**Exercise description:**
Going from the top of the data below, give again each line through the one containing "its end, each", both ends kept.

**Provided material:**
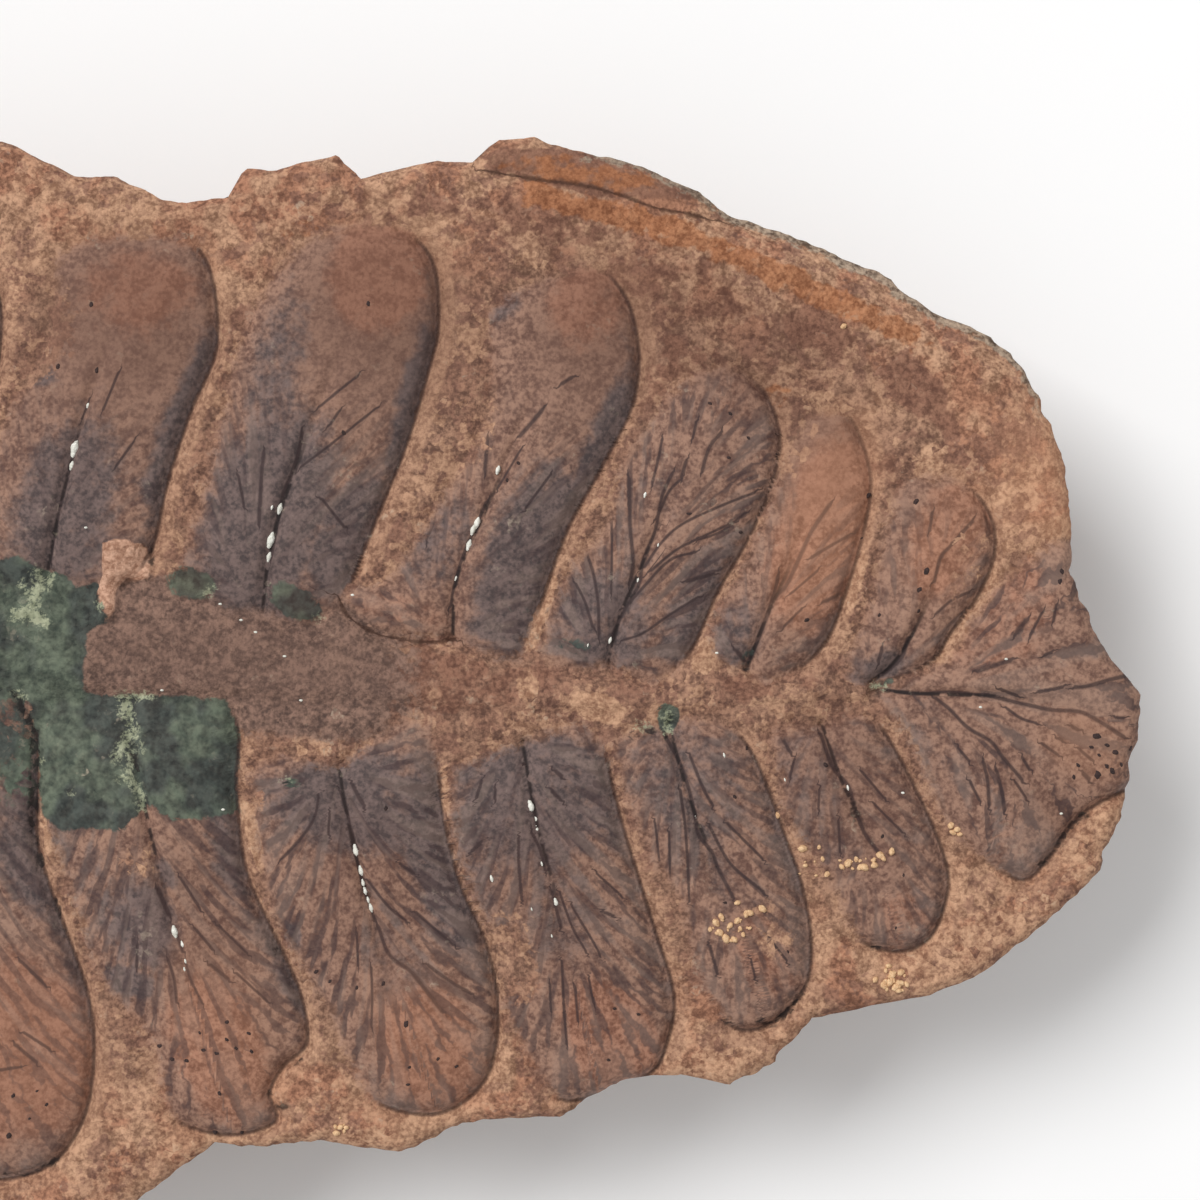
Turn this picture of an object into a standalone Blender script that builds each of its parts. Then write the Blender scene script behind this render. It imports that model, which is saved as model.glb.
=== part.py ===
"""Fossil fern leaf in one half of a split ironstone nodule.

The half nodule lies on its rounded back, which is flat where it rests, with the split face up. The
face carries the leaf in low relief: a stem along X, leaflets on both sides of it and a wider one at
its end, each a vaulted cushion with a groove for its midrib and a crease along its margin.

Units are metres, +Z is up, and the origin is the middle of the bottom of the stone's box. The
dimensions below are in millimetres.
"""

from collections import namedtuple

import bmesh
import bpy
import numpy as np
from mathutils import Vector, noise

MM = 0.001

# Stone
LENGTH = 109.0
WIDTH = 56.5
FACE_HEIGHT = 13.6
FACE_CROWN = 0.7
FACE_WAVE = 0.45
FACE_WAVE_LENGTH = 26.0
FAR_RIM_WAVE = 0.012
FAR_RIM_WAVES = 7
FAR_RIM_STARTS = (1.6, 2.0)
RIM_BLEND_POWER = 14
RIM_SMOOTHING_DEGREES = 7.0
BACK_LUMP = 0.5
BACK_LUMP_LENGTH = 14.0
BACK_FLOOR_SCALE = 0.25
BACK_BELOW_REST = 1.3
BACK_RINGS = 12

# Rim bevel: slight all round, and broad along the upper right edge
RIM_BEVEL_WIDTH = 0.6
RIM_BEVEL_DROP = 0.45
BROAD_BEVEL_WIDTH = 2.1
BROAD_BEVEL_DROP = 1.1
BROAD_BEVEL_MIDDLE_DEGREES = 45.0
BROAD_BEVEL_SPREAD_DEGREES = 17.0

# Leaf relief
CUSHION_HEIGHT = 0.95
CUSHION_SHOULDER = 1.5
CREASE_DEPTH = 0.50
CREASE_WIDTH = 0.42
CREASE_SOFT_SHARE = 0.3
MIDRIB_DEPTH = 0.45
MIDRIB_WIDTH = 0.42
MIDRIB_FADE = 0.75
STRIP_RISE = 0.35
STRIP_SHOULDER = 0.5
STEM_RISE = 0.22
STEM_HALF_WIDTH = (2.2, 0.4)
STEM_LINE = [(-56.0, 3.1), (-25.0, 3.1), (-2.5, 2.9), (12.0, 1.8), (28.0, 0.3), (41.0, 0.5)]

# Leaflets of the far half, which follow a rule: each repeats the last one a pitch further back
FAR_LEAFLETS = 4
LEAFLET_PITCH = 10.8
FAR_UPPER_BASE = (-0.4, 6.2)
FAR_UPPER_TIP = (5.4, 23.6)
FAR_LOWER_BASE = (-6.8, 0.0)
FAR_LOWER_TIP = (-2.4, -23.4)
FAR_HALF_WIDTH = 5.0
FAR_FULLNESS = 2.8
FAR_SHRINK = 0.045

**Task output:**
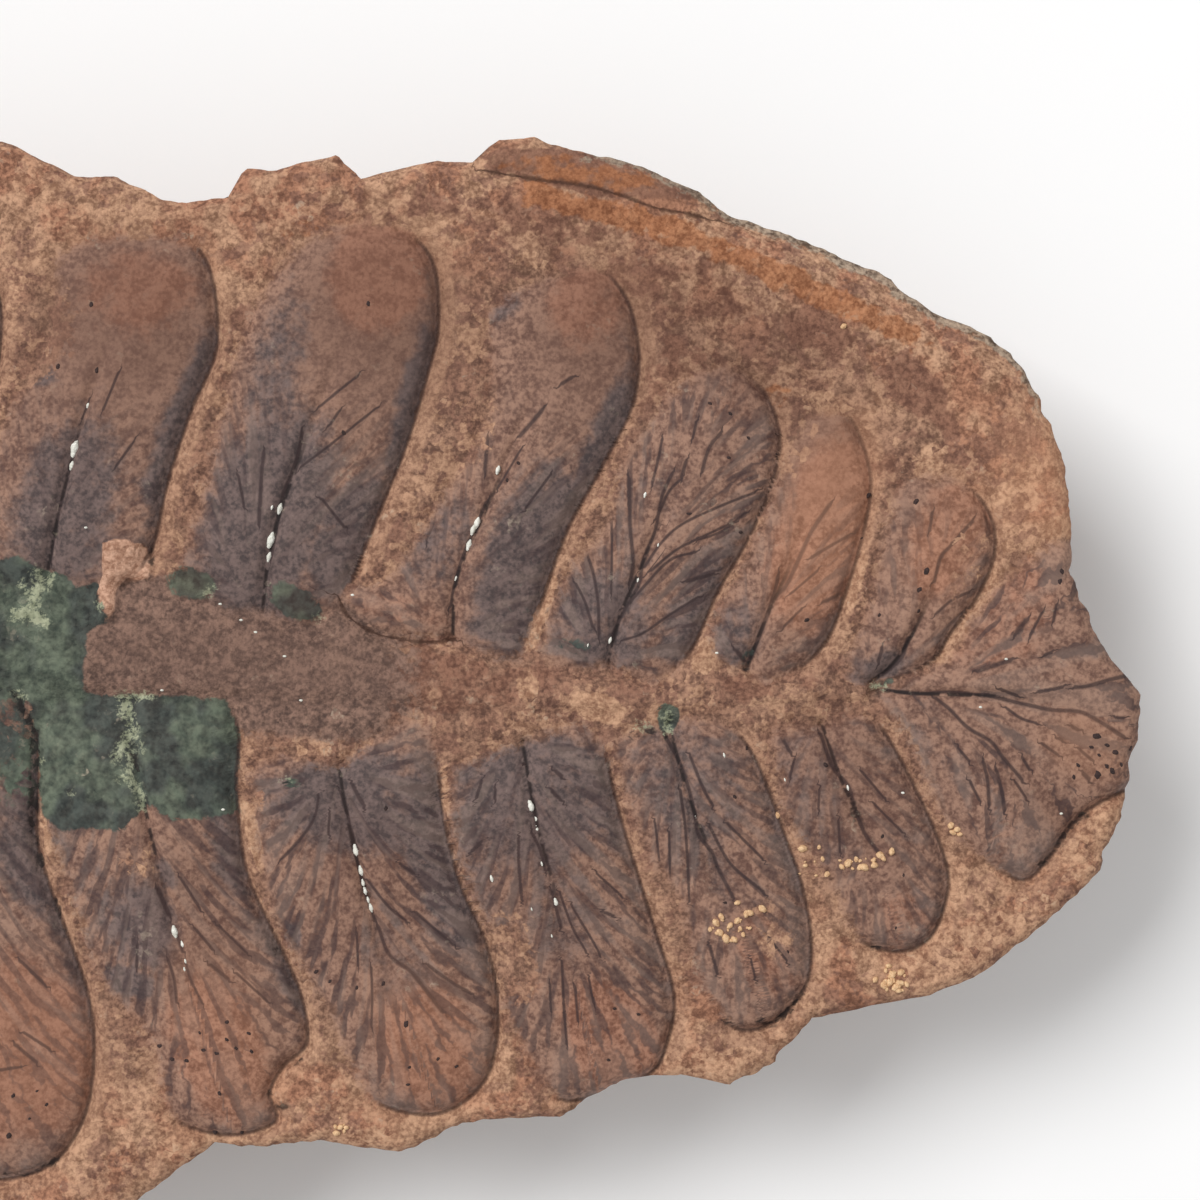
Turn this picture of an object into a standalone Blender script that builds each of its parts. Then write the Blender scene script behind this render. It imports that model, which is saved as model.glb.
=== part.py ===
"""Fossil fern leaf in one half of a split ironstone nodule.

The half nodule lies on its rounded back, which is flat where it rests, with the split face up. The
face carries the leaf in low relief: a stem along X, leaflets on both sides of it and a wider one at
its end, each a vaulted cushion with a groove for its midrib and a crease along its margin.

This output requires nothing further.